=== Prompt ===
Verbatim output of all the material below is required.
====
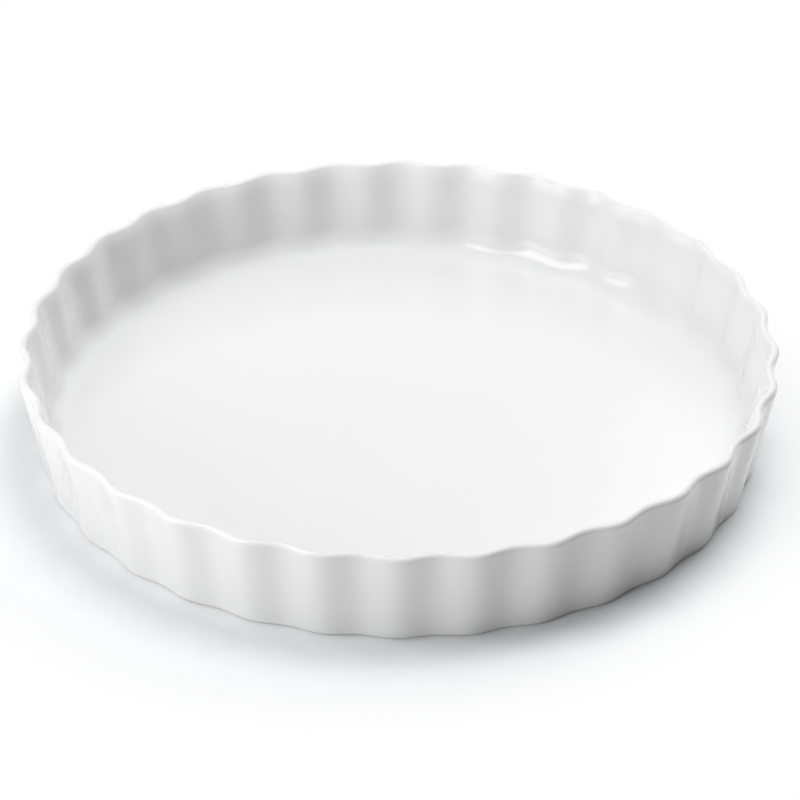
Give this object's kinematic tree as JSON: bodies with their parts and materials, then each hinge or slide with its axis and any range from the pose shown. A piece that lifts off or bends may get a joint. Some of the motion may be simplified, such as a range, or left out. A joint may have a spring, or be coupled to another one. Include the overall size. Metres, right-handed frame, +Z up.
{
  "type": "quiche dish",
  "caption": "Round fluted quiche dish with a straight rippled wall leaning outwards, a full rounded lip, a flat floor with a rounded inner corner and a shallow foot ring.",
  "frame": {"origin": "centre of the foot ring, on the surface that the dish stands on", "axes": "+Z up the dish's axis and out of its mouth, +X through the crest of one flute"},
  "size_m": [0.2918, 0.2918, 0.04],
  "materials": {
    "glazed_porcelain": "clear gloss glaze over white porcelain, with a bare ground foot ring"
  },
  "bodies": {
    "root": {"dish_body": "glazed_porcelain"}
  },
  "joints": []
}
====
=== Completed task ===
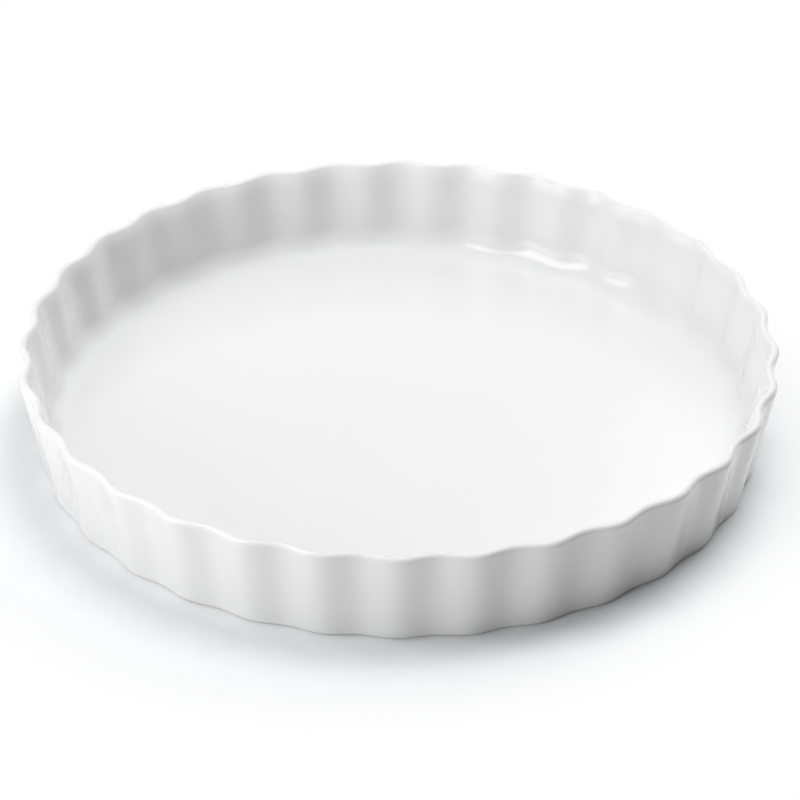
Give this object's kinematic tree as JSON: bodies with their parts and materials, then each hinge or slide with its axis and any range from the pose shown. A piece that lifts off or bends may get a joint. Some of the motion may be simplified, such as a range, or left out. A joint may have a spring, or be coupled to another one. Include the overall size. Metres, right-handed frame, +Z up.
{
  "type": "quiche dish",
  "caption": "Round fluted quiche dish with a straight rippled wall leaning outwards, a full rounded lip, a flat floor with a rounded inner corner and a shallow foot ring.",
  "frame": {"origin": "centre of the foot ring, on the surface that the dish stands on", "axes": "+Z up the dish's axis and out of its mouth, +X through the crest of one flute"},
  "size_m": [0.2918, 0.2918, 0.04],
  "materials": {
    "glazed_porcelain": "clear gloss glaze over white porcelain, with a bare ground foot ring"
  },
  "bodies": {
    "root": {"dish_body": "glazed_porcelain"}
  },
  "joints": []
}